Stop after the line containing "foam in the": print each line exactly from the first line of the listing up to that point.

Provided data:
********************
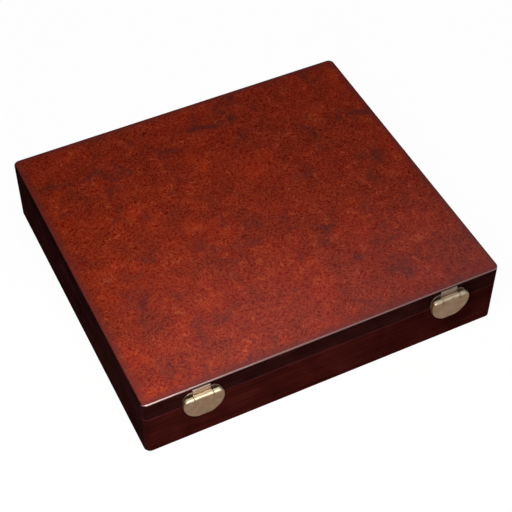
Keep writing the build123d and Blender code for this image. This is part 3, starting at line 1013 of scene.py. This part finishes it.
@dataclass
class FoamBlocks:
    """The foam in the base and lid: plain underlays, beds with a groove for each stick, and the lid's pad."""

    grooves: int = 20
    groove_top: float = 10.4
    groove_floor: float = 4.0
    groove_depth: float = 3.0
    softness: float = 0.7
    steps_per_groove: int = 14
    plain_steps: int = 30
    depth_steps: int = 24
    height_steps: int = 8
    crowding: float = 2.2
    crease: float = 60.0

    def crowded(self, tree: Tree, value: Socket, half: Socket) -> Node:
        """Moves the inner vertices outwards, so that the edges have close rings to be rounded by.

        Args:
            tree: The recipe's tree.
            value: A vertex's distance from the middle.
            half: Half of the block's size that way.

        Returns:
            The new distance.
        """
        share = add(tree, MATH, (value, half), operation="DIVIDE")
        left = add(tree, MATH, (1.0, add(tree, MATH, (share,), operation="ABSOLUTE")), operation="SUBTRACT")
        rest = add(tree, MATH, (left, self.crowding), operation="POWER")
        eased = add(tree, MATH, (1.0, rest), operation="SUBTRACT")
        signed = add(tree, MATH, (add(tree, MATH, (share,), operation="SIGN"), eased), operation="MULTIPLY")
        return add(tree, MATH, (signed, half), operation="MULTIPLY")

    def rounded(self, tree: Tree, place: Node, half: Node, softness: Socket) -> Node:
        """Rounds the block's edges, by pulling each vertex to within their radius of a smaller block inside.

        Args:
            tree: The recipe's tree.
            place: A vertex's place.
            half: Half of the block's size.
            softness: The edges' radius.

        Returns:
            The new place.
        """
        high = add(tree, VECTOR_MATH, (half, softness), operation="SUBTRACT")
        low = add(tree, VECTOR_MATH, (high, -1.0), operation="SCALE")
        raised = add(tree, VECTOR_MATH, (place, low), operation="MAXIMUM")
        core = add(tree, VECTOR_MATH, (raised, high), operation="MINIMUM")
        away = add(tree, VECTOR_MATH, (place, core), operation="SUBTRACT")
        held = add(tree, MATH, (add(tree, VECTOR_MATH, (away,), operation="LENGTH"), softness), operation="MINIMUM")
        pull = add(tree, VECTOR_MATH, (add(tree, VECTOR_MATH, (away,), operation="NORMALIZE"), held), operation="SCALE")
        return add(tree, VECTOR_MATH, (core, pull), operation="ADD")

    def groove(self, recipe: Recipe, x: Socket, half_x: Socket) -> Node:
        """Gives the share of the groove's depth that a vertex of the top is lowered by.

        Args:
            recipe: The tree.
            x: The vertex's place across the grooves.
            half_x: Half of the block's width.

        Returns:
            The share, 1 over a groove's floor and 0 between grooves.
        """
        tree, given = recipe.tree, recipe.given
        pitch = add(tree, MATH, (given["Width"], given["Grooves"]), operation="DIVIDE")
        count = add(tree, MATH, (add(tree, MATH, (x, half_x), operation="ADD"), pitch), operation="DIVIDE")
        turn = add(tree, MATH, (add(tree, MATH, (count,), operation="FRACT"), 0.5), operation="SUBTRACT")
        off = add(tree, MATH, (add(tree, MATH, (turn,), operation="ABSOLUTE"), pitch), operation="MULTIPLY")
        top, floor = (
            add(tree, MATH, (given[label], 0.5), operation="MULTIPLY") for label in ("Groove Top", "Groove Floor")
        )
        return add(tree, MAP_RANGE, (off, top, floor), **SMOOTH)

    def recipe(self) -> Recipe:
        """Builds the tree that turns a size into a block with softened edges and a grooved top.

        Returns:
            The tree.
        """
        sizes = ("Width", "Depth", "Height", "Groove Top", "Groove Floor", "Groove Depth", "Softness")
        recipe = Recipe("foam_block_recipe", sizes, ("Grooves", "Vertices"), "Foam")
        tree, given = recipe.tree, recipe.given
        size = add(tree, COMBINE_XYZ, (given["Width"], given["Depth"], given["Height"]))
        counts = (given["Vertices"], self.depth_steps + 1, self.height_steps + 1)
        block = add(tree, "GeometryNodeMeshCube", (size, *counts))
        half = add(tree, VECTOR_MATH, (size, 0.5), operation="SCALE")
        half_x, half_y, half_z = add(tree, SEPARATE_XYZ, (half,)).outputs
        x, y, z = add(tree, SEPARATE_XYZ, (add(tree, "GeometryNodeInputPosition"),)).outputs
        y, z = self.crowded(tree, y, half_y), self.crowded(tree, z, half_z)
        rounded = self.rounded(tree, add(tree, COMBINE_XYZ, (x, y, z)), half, given["Softness"])
        upper = add(tree, MATH, (add(tree, MATH, (z, half_z), operation="DIVIDE"), 0.0), operation="MAXIMUM")
        share = add(tree, MATH, (self.groove(recipe, x, half_x), upper), operation="MULTIPLY")
        down = add(tree, MATH, (given["Groove Depth"], -1.0), operation="MULTIPLY")
        sunk = add(tree, COMBINE_XYZ, {"Z": add(tree, MATH, (share, down), operation="MULTIPLY")})
        shaped = add(tree, "GeometryNodeSetPosition", {"Geometry": block, "Position": rounded, "Offset": sunk})
        recipe.end(add(tree, INSTANCES, {"Points": given["Geometry"], "Instance": shaped}))
        return recipe

    def build(self, recipe: Recipe, node: str, grooved: bool, body: Body) -> None:
        """Builds one foam block in its solid's place.

        Args:
            recipe: The block's tree.
            node: The solid that it stands for.
            grooved: True for a bed with grooves.
            body: The body that it rides on.
        """
        low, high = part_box(node)
        size = high - low
        middle = (low + high) / 2
        steps = self.grooves * self.steps_per_groove if grooved else self.plain_steps
        piece = recipe.make(node + "_block", [middle / MM], {
            "Width": size.x, "Depth": size.y, "Height": size.z, "Grooves": self.grooves, "Vertices": steps + 1,
            "Groove Top": self.groove_top * MM, "Groove Floor": self.groove_floor * MM,
            "Groove Depth": self.groove_depth * MM if grooved else 0.0,
            "Softness": self.softness * MM, "Foam": FOAM.material(),
        }, self.crease)
        finished(piece, node, FOAM, body)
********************
Full output:
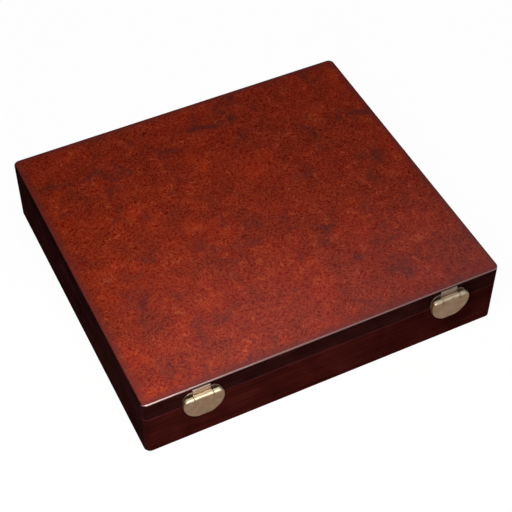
Keep writing the build123d and Blender code for this image. This is part 3, starting at line 1013 of scene.py. This part finishes it.
@dataclass
class FoamBlocks:
    """The foam in the base and lid: plain underlays, beds with a groove for each stick, and the lid's pad."""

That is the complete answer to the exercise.